5. Grilled Pork warpped in rice paper with Vegetables (Bánh cuốn thịt nướng)

Banh cuon thit nuong, or wet pancake rolled with grilled pork, is a common dish at restaurants that serve central region foods, including from Hue. However, while in Hoi An, you should check out street stalls along the Hoai River.
The dish is served on a tray consisting of a stack of wet rice pancakes, skewers of charcoal-grilled pork, a dish of fresh herbs and vegetables, and peanut sauce as a dip.
With this you can make the rolls by yourself. And do no worry that your rolling skills may be sloppy: who cares how it looks when the food is exceptionally good?

6.Fried rice pancake (Bánh xèo)

The fried rice pancake is not a must-eat in Hoi An but still worth checking out during a food tour. The “sizzling cake,” as it is known among English speakers, is quite popular there, especially during the rainy season.

Unlike its cousin in many other places, Hoi An banh xeo is mainly stuffed with shrimp rather than pork or beef. Other fillings are hulled mung bean and bean sprout. It is also smaller, especially when compared with the southern version.

Banh xeo is served hot with a lot of herbs and green vegetables.

7. Vietnamese Savory Steamed Rice Cake (Bánh Bèo)

Hoi An’s banh beo (steamed rice pancake) is big and thick compared with its Hue cousin. Its topping sauce is also thick, and brick red, a color that comes from achiote or tomato juice added to a mixture of shrimp and pork.
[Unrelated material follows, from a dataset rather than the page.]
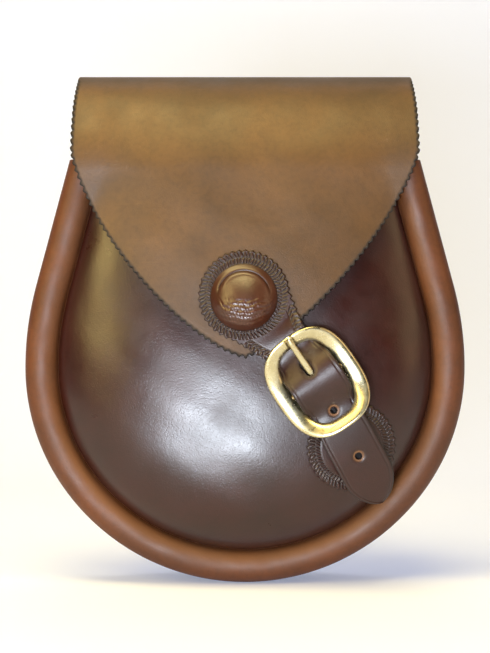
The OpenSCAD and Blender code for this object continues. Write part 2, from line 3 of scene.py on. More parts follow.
import bmesh
import bpy
import numpy as np
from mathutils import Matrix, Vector

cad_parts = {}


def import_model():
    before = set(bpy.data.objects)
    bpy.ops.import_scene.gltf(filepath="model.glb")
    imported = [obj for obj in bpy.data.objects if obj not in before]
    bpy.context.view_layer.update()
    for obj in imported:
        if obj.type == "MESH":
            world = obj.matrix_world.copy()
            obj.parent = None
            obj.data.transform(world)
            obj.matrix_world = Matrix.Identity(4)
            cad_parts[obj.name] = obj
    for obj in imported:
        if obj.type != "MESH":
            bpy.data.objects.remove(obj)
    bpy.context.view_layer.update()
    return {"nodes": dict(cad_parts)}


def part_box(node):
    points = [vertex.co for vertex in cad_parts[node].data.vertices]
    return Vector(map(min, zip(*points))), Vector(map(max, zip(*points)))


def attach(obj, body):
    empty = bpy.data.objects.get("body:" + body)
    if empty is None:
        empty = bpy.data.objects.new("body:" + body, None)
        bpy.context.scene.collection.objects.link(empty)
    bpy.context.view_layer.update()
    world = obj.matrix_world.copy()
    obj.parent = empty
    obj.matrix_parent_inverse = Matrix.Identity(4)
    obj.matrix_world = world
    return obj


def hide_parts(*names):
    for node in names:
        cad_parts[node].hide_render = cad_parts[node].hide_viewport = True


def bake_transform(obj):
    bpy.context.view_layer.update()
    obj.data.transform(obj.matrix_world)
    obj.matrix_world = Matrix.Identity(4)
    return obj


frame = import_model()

# Shapes are worked out in millimetres as [x, depth, height]: depth is counted forward from
# the belt passage and height up from the bottom of the bag.
MM = 0.001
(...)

Some sellers add sugar when mixing the flour to make the cakes, and so they are slightly sweet. The idea of sweet combined with the salt and spice of nuoc mam (fish sauce) – the dipping sauce – might turn some people off. But the fact is that many people are hooked after the first bite.

The town’s banh beo also tastes fatty thanks to fried shallot slices, oil and deep-fried cao lau noodles that are used as another topping.

The distinctive pancake can be found everywhere in Hoi An, but the best is often at street vendors’ and little eateries

8. White Rose Dumplings (Banh Bao – Banh vac )

The famous dish actually consists of two kinds of steamed rice dumplings.

Banh vac is filled with ground shrimp, garlic, spring onion, lemon grass, and spices. Banh bao, on the other hand, has minced pork and mushrooms as the main fillings.

They are known –somewhat poetically -- as white roses among English speakers, though only one of the two dishes lives up to the name; the other looks more like Chinese jiaozi or pot stickers.

The dish is served with a dipping sauce made from shrimp broth.